Sunday, August 26, 2007

The passage of my summer

So here is all the books I read this summer (in Brett chronological order):
1. I Love Mormons
2. Way of the Wild Heart
3. The Complete Idiot's Guide to World Religions
4. Zen and the Art of Motorcycle Maintenance
5. Blue Like Jazz
6. The Story of Philosophy
and currently reading
7. Motley Fool Investment Guide
8. Orthodoxy

I'd guess that's going on 3500-4000 pages of material of all non-fiction. Giggidy goo- that's how I get the ladies.

Anywho, I said that I would post this, and post it I shall. The following is from Zen and the Art of Motorcycle Maintenance and I really identify with it right now.


First, a summary of the book: A philosophical autobiography disguised as a motorcyle adventure across America.

A quick read on the relatively mysterious author is well worth the 60 seconds it will take.
Robert M. Pirsig


Anywho, this is a passage in the book as they begin to ascend into the mountains and as their trip ascends to high altitude he gradually begins speaking about a different kind of high country, the "high country of the mind".


"Few people travel here. There's no real profit to be made from wandering through it, yet like this high country of the material world all around us, it has its own austere beauty that to some people make the hardships of traveling through it seem worthwhile.

In the high country of the mind one has to become adjusted to the thinner air of uncertainty, and to the enormous magnitude of questions asked , and to the answers proposed to these questions. The sweep goes on and on and on so obviously much further than the mind can grasp one hesitates even to go near for fear of getting lost in them and never finding one's way out."


If you've ever read deeply into philosophy you know exactly what Pirsig is writing about and I think he says it very poetically, but very accurately. I think the majority floats through life without real, open-minded (I mean completely open-minded) questioning.

If you've got another few minutes and you've already clipped your toenails and got all the lint out of your bellybutton with a golf pencil, read this story of "The Good Brahmin" by Voltaire, a lovable frenchman who also possessed one of the great minds of all time.




"I wish I had never been born!" the Brahmin remarked.

"Why so?" said I.

"Because," he replied, "I have been studying these forty years, and I find that it has been so much time lost...I believe that I am composed of matter, but I have never been able to satisfy myself what it is that produces thought. I am even ignorant whether my understanding is a simple faculty like that of walking or digesting, or if I think with my head in the same manner as I take hold of a thing with my hands...I talk a great deal, and when I have done speaking I remain confounded and ashamed of what I have said."

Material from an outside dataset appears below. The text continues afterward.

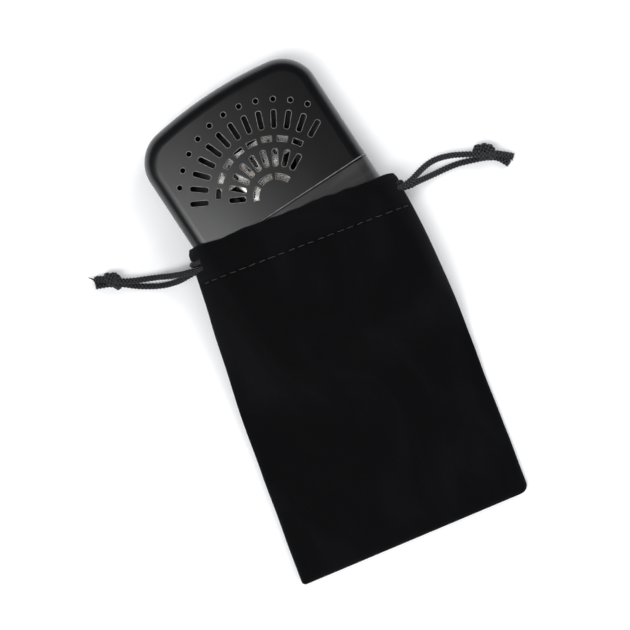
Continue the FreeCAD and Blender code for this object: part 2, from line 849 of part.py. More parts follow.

The same day I had a conversation with an old woman, his neighbor. I asked her if she had ever been unhappy for not understanding how her soul was made? She did not even comprehend my question. She had not, for the briefest moment in her life, had a thought about these subjects with which the good Brahmin had so tormented himself. She believed in the bottom of her heart in the metamorphoses of Vishnu, and provided she could get some of the sacred water of the Ganges in which to make her ablutions, she thought herself the happiest of women. Struck with the happiness of this poor creature, I returned to my philosopher, whom I thus addressed:

"Are you not ashamed to be thus miserable when, not fifty yards from you, there is an old automaton who thinks of nothing and lives contented?"

"You are right," he replied. "I have said to myself a thousand times that I should be happy if I were but as ignorant as my old neighbor; and yet it is a happiness which I do not desire."

This reply of the Brahmin made a greater impression on me than anything that had passed.